**Required task**
Count every line that has the word "from" in it; give no more than the number.

━━━━

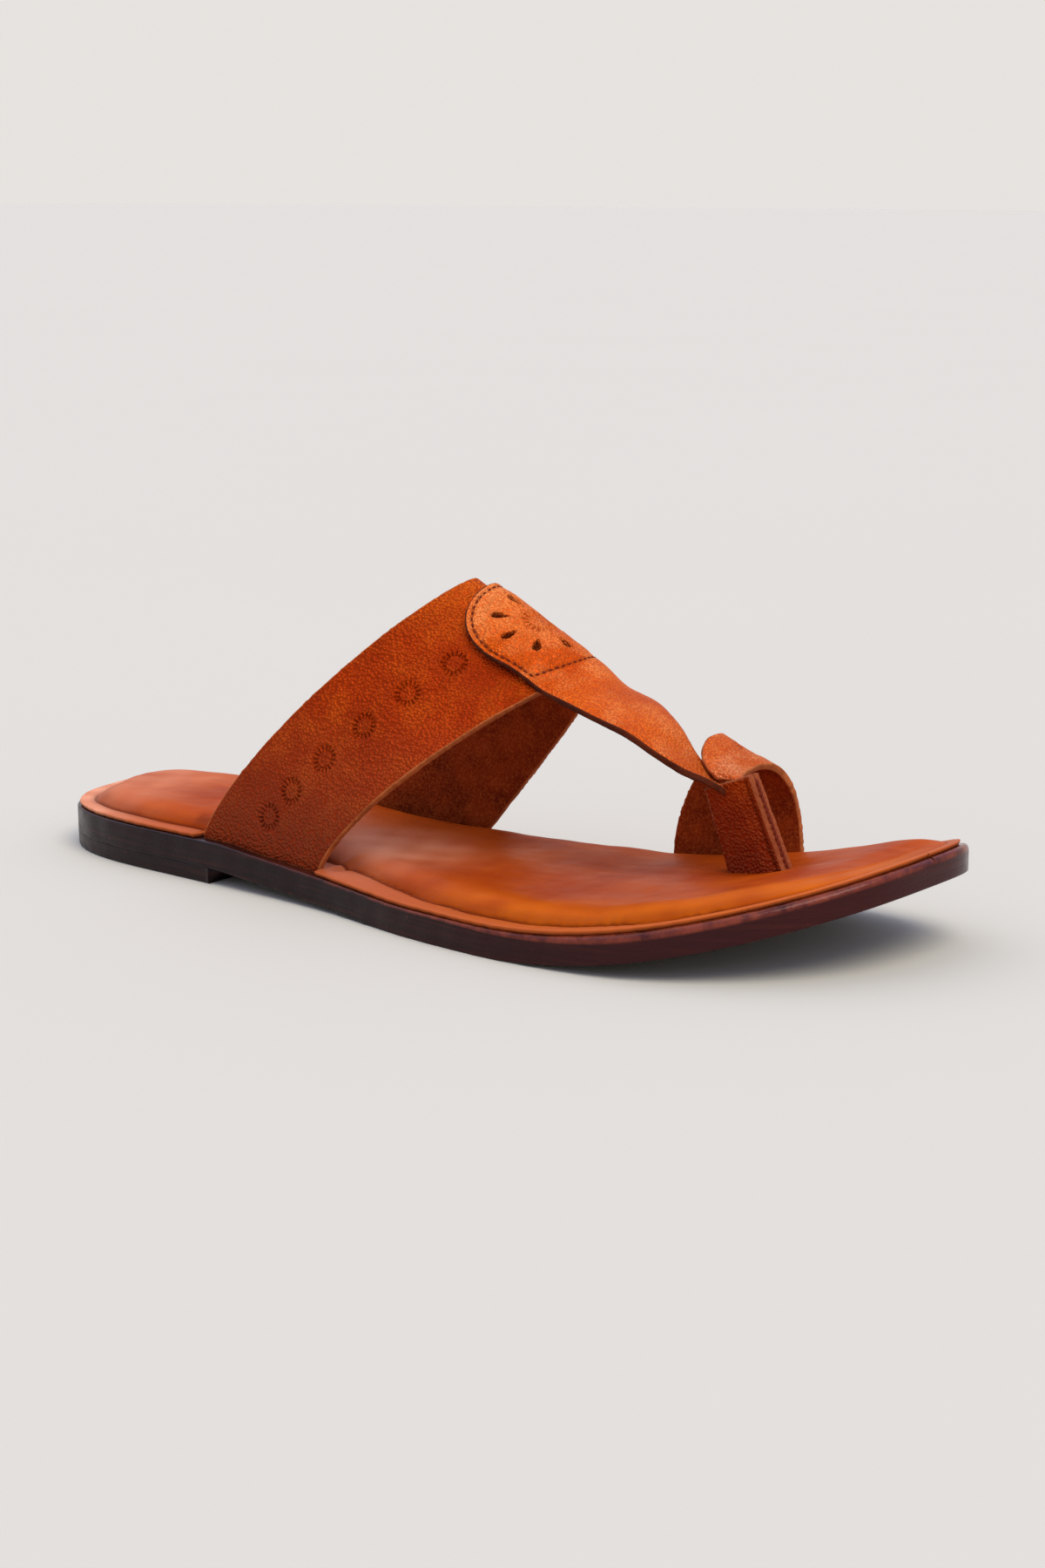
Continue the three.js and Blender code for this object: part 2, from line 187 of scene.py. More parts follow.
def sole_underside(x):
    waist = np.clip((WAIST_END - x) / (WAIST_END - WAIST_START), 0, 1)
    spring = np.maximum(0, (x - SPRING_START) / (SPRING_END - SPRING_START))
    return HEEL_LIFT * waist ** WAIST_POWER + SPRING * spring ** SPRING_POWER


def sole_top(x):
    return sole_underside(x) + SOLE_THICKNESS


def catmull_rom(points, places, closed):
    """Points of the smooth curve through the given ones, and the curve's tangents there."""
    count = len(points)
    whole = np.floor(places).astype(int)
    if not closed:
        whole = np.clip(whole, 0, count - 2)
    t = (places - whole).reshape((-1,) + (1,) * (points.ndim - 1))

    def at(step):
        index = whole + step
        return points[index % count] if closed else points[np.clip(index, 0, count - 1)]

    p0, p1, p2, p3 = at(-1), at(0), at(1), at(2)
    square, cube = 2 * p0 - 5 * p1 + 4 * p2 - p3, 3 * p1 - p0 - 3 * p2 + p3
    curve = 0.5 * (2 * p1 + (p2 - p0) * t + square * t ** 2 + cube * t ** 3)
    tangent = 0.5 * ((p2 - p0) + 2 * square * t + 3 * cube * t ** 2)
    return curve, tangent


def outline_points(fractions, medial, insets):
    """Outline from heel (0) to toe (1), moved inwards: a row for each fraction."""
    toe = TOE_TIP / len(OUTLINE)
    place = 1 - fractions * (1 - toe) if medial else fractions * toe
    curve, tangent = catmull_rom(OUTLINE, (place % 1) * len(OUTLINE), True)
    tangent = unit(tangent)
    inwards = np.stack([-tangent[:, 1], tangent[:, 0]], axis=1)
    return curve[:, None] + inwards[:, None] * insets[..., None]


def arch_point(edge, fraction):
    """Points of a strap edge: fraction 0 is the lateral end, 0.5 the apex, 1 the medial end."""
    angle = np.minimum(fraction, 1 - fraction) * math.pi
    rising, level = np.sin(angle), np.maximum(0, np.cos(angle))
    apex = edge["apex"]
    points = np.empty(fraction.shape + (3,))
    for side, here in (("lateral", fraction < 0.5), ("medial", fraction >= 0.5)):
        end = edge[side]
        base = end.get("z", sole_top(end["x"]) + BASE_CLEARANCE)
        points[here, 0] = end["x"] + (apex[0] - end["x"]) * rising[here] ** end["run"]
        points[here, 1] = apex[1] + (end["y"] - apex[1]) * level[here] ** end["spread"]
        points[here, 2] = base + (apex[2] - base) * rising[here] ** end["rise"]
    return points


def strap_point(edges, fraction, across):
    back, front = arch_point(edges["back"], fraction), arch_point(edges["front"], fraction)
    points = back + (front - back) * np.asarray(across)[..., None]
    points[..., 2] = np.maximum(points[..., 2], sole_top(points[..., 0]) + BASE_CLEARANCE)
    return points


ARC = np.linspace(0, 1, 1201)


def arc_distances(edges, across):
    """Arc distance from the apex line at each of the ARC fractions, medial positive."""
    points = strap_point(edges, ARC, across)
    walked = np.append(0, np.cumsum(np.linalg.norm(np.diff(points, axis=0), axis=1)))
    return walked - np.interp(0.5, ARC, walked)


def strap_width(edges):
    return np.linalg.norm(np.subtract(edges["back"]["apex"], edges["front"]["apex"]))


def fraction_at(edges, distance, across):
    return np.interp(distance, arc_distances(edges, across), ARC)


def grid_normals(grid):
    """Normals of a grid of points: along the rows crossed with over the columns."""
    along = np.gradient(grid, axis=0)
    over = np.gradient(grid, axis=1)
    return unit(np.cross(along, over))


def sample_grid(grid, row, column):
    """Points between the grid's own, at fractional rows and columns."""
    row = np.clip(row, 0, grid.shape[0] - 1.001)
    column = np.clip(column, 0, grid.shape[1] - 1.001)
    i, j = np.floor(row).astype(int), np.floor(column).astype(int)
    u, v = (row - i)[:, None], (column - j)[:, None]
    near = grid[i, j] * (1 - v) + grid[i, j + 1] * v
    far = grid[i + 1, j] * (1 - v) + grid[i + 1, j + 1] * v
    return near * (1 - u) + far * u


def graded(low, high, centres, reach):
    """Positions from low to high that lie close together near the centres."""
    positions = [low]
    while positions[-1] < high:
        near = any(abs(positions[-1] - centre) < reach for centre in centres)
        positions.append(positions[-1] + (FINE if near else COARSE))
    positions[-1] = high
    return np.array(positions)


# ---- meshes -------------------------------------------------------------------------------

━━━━

**Response to this task**
4